Proposal to restructure the specification
Hi @bigbio/collaborators and all SDRF-Proteomics contributors,
SDRF-Proteomics is growing, which is great news! More datasets are being deposited in ProteomeXchange, and new use cases continue to emerge, requiring support. The SDRF community is actively working on multiple specifications, templates, and annotation guidelines for different analytical methods and experimental designs, including metaproteomics, affinity proteomics, bacterial proteomics, crosslinking datasets, and more.
At the same time, we are receiving an increasing number of questions about metadata annotation—such as how to describe patient preconditions or how to annotate tumor size. While expanding the specification to accommodate these needs is important, we must ensure that the core specification remains maintainable and user-friendly. We also want to avoid the challenges of managing multiple overlapping GitHub PRs, branches, and forks against a single document, which can make integration difficult.
To address these challenges, I propose the following structured approach for the SDRF-Proteomics specification (Figure 1):
Main SDRF-Proteomics Specification
This document defines the purpose of the format, supported ontologies, column structures, and the core rules governing SDRF-Proteomics. It also includes multiple main templates associated with it.

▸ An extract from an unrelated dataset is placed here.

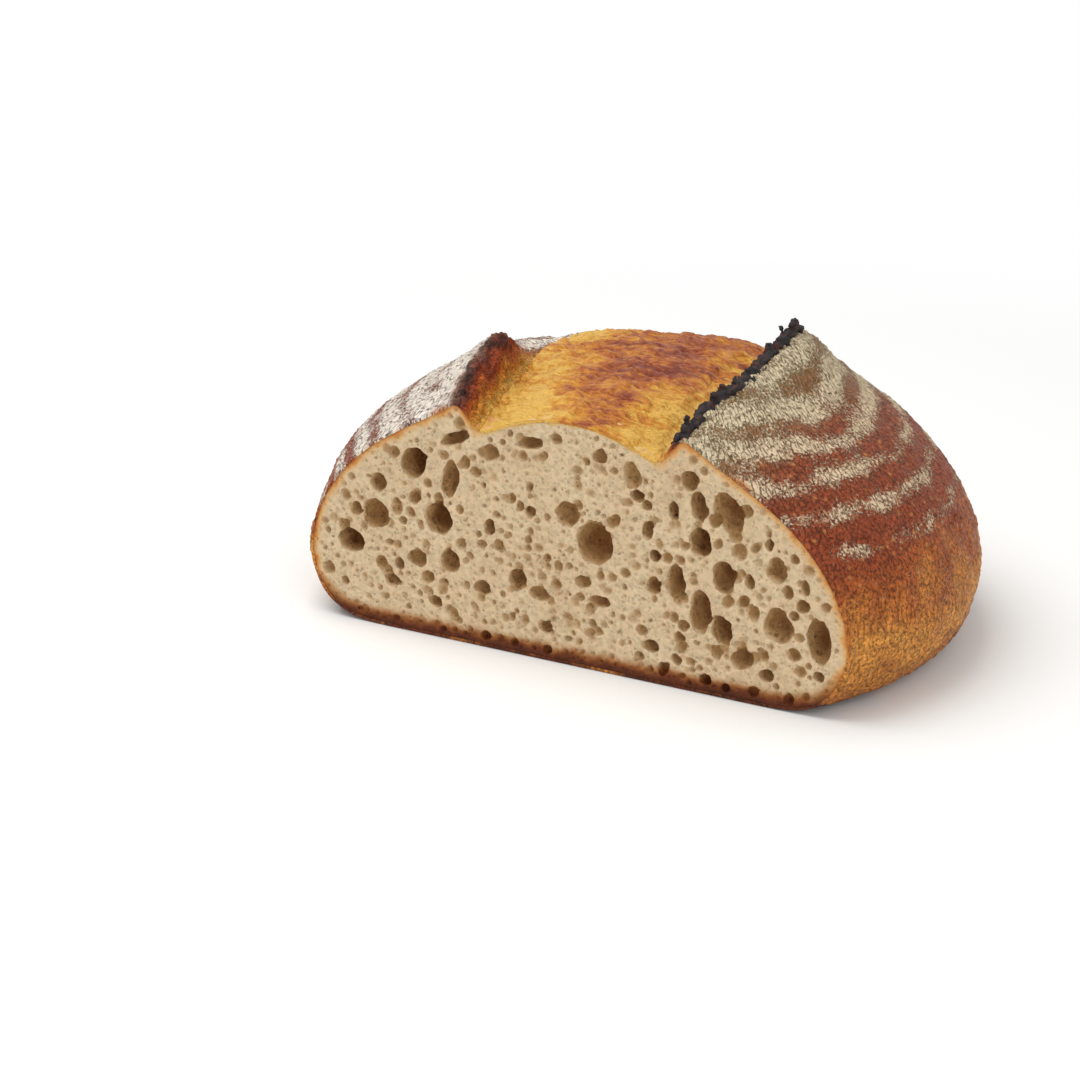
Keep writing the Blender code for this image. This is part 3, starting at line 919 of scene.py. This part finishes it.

Guidelines for Specific Use Cases
These guidelines define the structure, rules, and standardization for specific use cases, analytical methods, and experimental designs. For example, we are developing SDRF-Metaproteomics to standardize how metaproteomics datasets should be structured. These guidelines are independent of the main document but remain linked to it, with corresponding templates (e.g., Gut Metaproteomics).
Sample Metadata Guidelines
These guidelines are not tied to a specific experiment type or analytical method but provide a standardized approach to capturing metadata for different sample types. For instance, we could define best practices for recording patient preconditions across all human disease samples in SDRF. These guidelines serve as recommendations and tutorials rather than mandatory specification rules.
Versioning Proposal
To maintain clarity in updates, I propose the following versioning approach:
- Major release
X.0.0 → Y.0.0: When we introduce changes to the Main SDRF-Proteomics Specification (1). - Minor release
X.Y.0 → X.Y+1.0: When we update or add new Guidelines for Specific Use Cases (2). - Patch release
X.Y.Z → X.Y.Z+1: When we refine Sample Metadata Guidelines (3) or make small updates to - existing guidelines.

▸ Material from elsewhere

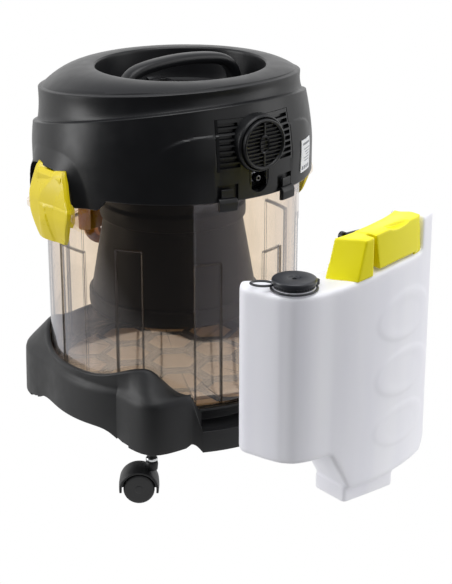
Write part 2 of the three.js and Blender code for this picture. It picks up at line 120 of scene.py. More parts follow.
def rounded(corners, steps=4):
    """Closed outline of (u, v, radius) corners; a radius makes the corner a curve of steps + 1 points."""
    out = []
    count = len(corners)
    for i, (u, v, radius) in enumerate(corners):
        if radius == 0:
            out.append((u, v))
            continue
        ends = []
        for other in (corners[i - 1], corners[(i + 1) % count]):
            du, dv = other[0] - u, other[1] - v
            length = math.hypot(du, dv) or 1
            reach = min(radius, 0.48 * length) / length
            ends.append((u + du * reach, v + dv * reach))
        (au, av), (bu, bv) = ends
        for k in range(steps + 1):
            t = k / steps
            p, q, s = (1 - t) ** 2, 2 * t * (1 - t), t * t
            out.append((p * au + q * u + s * bu, p * av + q * v + s * bv))
    return out


def turns(steps):
    return [2 * math.pi * k / steps for k in range(steps)]


def circle(radius, steps, u=0, v=0, height=None):
    """Points round a circle, or round an ellipse when its half height is given."""
    height = height or radius
    return [(u + radius * math.cos(t), v + height * math.sin(t)) for t in turns(steps)]


def shell(rows, along=False, offset=(0, 0, 0)):
    """A closed body through closed rows: along joins the last row to the first, else both ends are flat."""
    wide, last = len(rows[0]), len(rows) - 1
    faces = []
    for i in range(last + along):
        low, high = i * wide, (i + 1) % len(rows) * wide
        for j in range(wide):
            k = (j + 1) % wide
            faces.append((low + j, low + k, high + k, high + j))
    if not along:
        faces += [tuple(range(wide)), tuple(last * wide + j for j in range(wide))]
    mesh = bpy.data.meshes.new("solid")
    mesh.from_pydata([metres(p, offset) for row in rows for p in row], [], faces)
    bm = bmesh.new()
    bm.from_mesh(mesh)
    bmesh.ops.remove_doubles(bm, verts=bm.verts, dist=1e-5)
    bmesh.ops.dissolve_degenerate(bm, dist=1e-6, edges=bm.edges)
    bmesh.ops.recalc_face_normals(bm, faces=bm.faces)
    bm.to_mesh(mesh)
    bm.free()
    obj = bpy.data.objects.new("solid", mesh)
    scene.collection.objects.link(obj)
    return obj


def settle(obj):
    """Applies the object's modifiers to its mesh."""
    depsgraph = bpy.context.evaluated_depsgraph_get()
    mesh = bpy.data.meshes.new_from_object(obj.evaluated_get(depsgraph))
    obj.modifiers.clear()
    old = obj.data
    obj.data = mesh
    bpy.data.meshes.remove(old)
    return obj


def carve(obj, cutters, operation="DIFFERENCE"):
    for cutter in cutters:
        modifier = obj.modifiers.new("cut", "BOOLEAN")
        modifier.operation = operation
        modifier.object = cutter
        modifier.solver = "EXACT"
    settle(obj)
    for cutter in cutters:
        bpy.data.objects.remove(cutter)
    return obj


def joined(parts):
    target = parts[0]
    bm = bmesh.new()
    for part in parts:
        bm.from_mesh(part.data)
    bm.to_mesh(target.data)
    bm.free()
    for part in parts[1:]:
        bpy.data.objects.remove(part)
    return target


def melt(obj, voxel, passes=0):
    """Remeshes a body into one skin of even cells, and smooths it."""
    remesh = obj.modifiers.new("melt", "REMESH")
    remesh.mode = "VOXEL"
    remesh.voxel_size = voxel / 1000
    if passes:
        soften = obj.modifiers.new("soften", "SMOOTH")
        soften.factor = 0.5
        soften.iterations = passes
    return settle(obj)


def fuse(parts, voxel, passes, cutters=()):
    """Joins solids, cuts the cutters out, and melts the result into one moulded skin with soft edges."""
    obj = joined(parts)
    if cutters:
        obj = carve(melt(obj, voxel), cutters)
    return melt(obj, voxel, passes)


def bevelled(obj, width):
    modifier = obj.modifiers.new("edge", "BEVEL")
    modifier.width = width / 1000
    modifier.segments = 2
    modifier.limit_method = "ANGLE"
    modifier.angle_limit = math.radians(40)
    return settle(obj)


def dress(obj, name, material, body, nodes=(), sharp=32):
    """Names a finished mesh, gives it its material, ties it to its body, and hides the CAD nodes it replaces."""
    obj.name = name
    obj.data.name = name
    obj.data.materials.clear()
    obj.data.materials.append(material)
    obj.data.shade_smooth()
    obj.data.set_sharp_from_angle(angle=math.radians(sharp))
    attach(obj, body)
    if nodes:
        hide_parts(*nodes)
    return obj


def turned(section, angles, offset=(0, 0, 0), full=True):
    """A body turned about the drum's axis whose closed section may change with the angle."""
    rows = [[polar(r, a, z) for r, z in section(a)] for a in angles]
    return shell(rows, full, offset)


def ring(outline, steps=72, offset=(0, 0, 0)):
    return turned(lambda a: outline, [360 * i / steps for i in range(steps)], offset)


def ring_y(outline, steps=64, offset=(0, 0, 0)):
    """The same about an axis along Y: the outline is (radius, y)."""
    rows = [[(r * math.cos(t), y, r * math.sin(t)) for r, y in outline] for t in turns(steps)]
    return shell(rows, True, offset)


def prism(outline, place, near, far):
    """A closed (u, v) outline carried from depth near to far; place(u, v, depth) gives the point."""
    rows = [[place(u, v, depth) for u, v in outline] for depth in (near, far)]
    return shell(rows)


def block(x0, x1, y0, y1, z0, z1, radius=1.0, steps=3):
    """A box whose plan corners are rounded and whose top and bottom edges are eased."""
    plan = rounded([(x0, y0, radius), (x1, y0, radius), (x1, y1, radius), (x0, y1, radius)], steps)
    cx, cy = (x0 + x1) / 2, (y0 + y1) / 2
    ease = min(radius * 0.5, (z1 - z0) / 3)
    rows = []
    for z, inset in ((z0, ease), (z0 + ease, 0), (z1 - ease, 0), (z1, ease)):
        kx = 1 - inset / ((x1 - x0) / 2)
        ky = 1 - inset / ((y1 - y0) / 2)
        rows.append([(cx + (x - cx) * kx, cy + (y - cy) * ky, z) for x, y in plan])
    return shell(rows)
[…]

This structured approach ensures that SDRF-Proteomics remains flexible, scalable, and easy to maintain while supporting the growing needs of the community.
Looking forward to your thoughts and feedback!
Sounds like a good idea!
As part of this process it may be worth considering steps to ensure that all annotations here (and perhaps on PX?) remain valid or get updated when the specification is updated. This seems like it would require a clear set of rules to quickly determine which guidelines apply to which SDRF files, programmatically. Sounds tedious but could be useful.
Then we could also think about validators implementing the corresponding "pluggable" logic for specific use cases, i.e. basically the machine-readable version of the specification, like e.g. pydantic rules. However, that's probably a topic for a separate discussion.
If we do manage to split it into well-defined chunks, we can think also if it would be beneficial to version them independently. I feel like most of them would almost never change after being added, though.
I think we have some people in the past interested in modifying the validator to pydantic rules (https://github.com/bigbio/sdrf-pipelines/issues/159), as you said @levitsky this is a different discussion. I don't know how much has been done, but we can trigger the discussion if you are interested and try to find a student or we can do it all together in a hackathon. But, good point as the number of rules, and templates continue growing a programmatic way is needed for rules.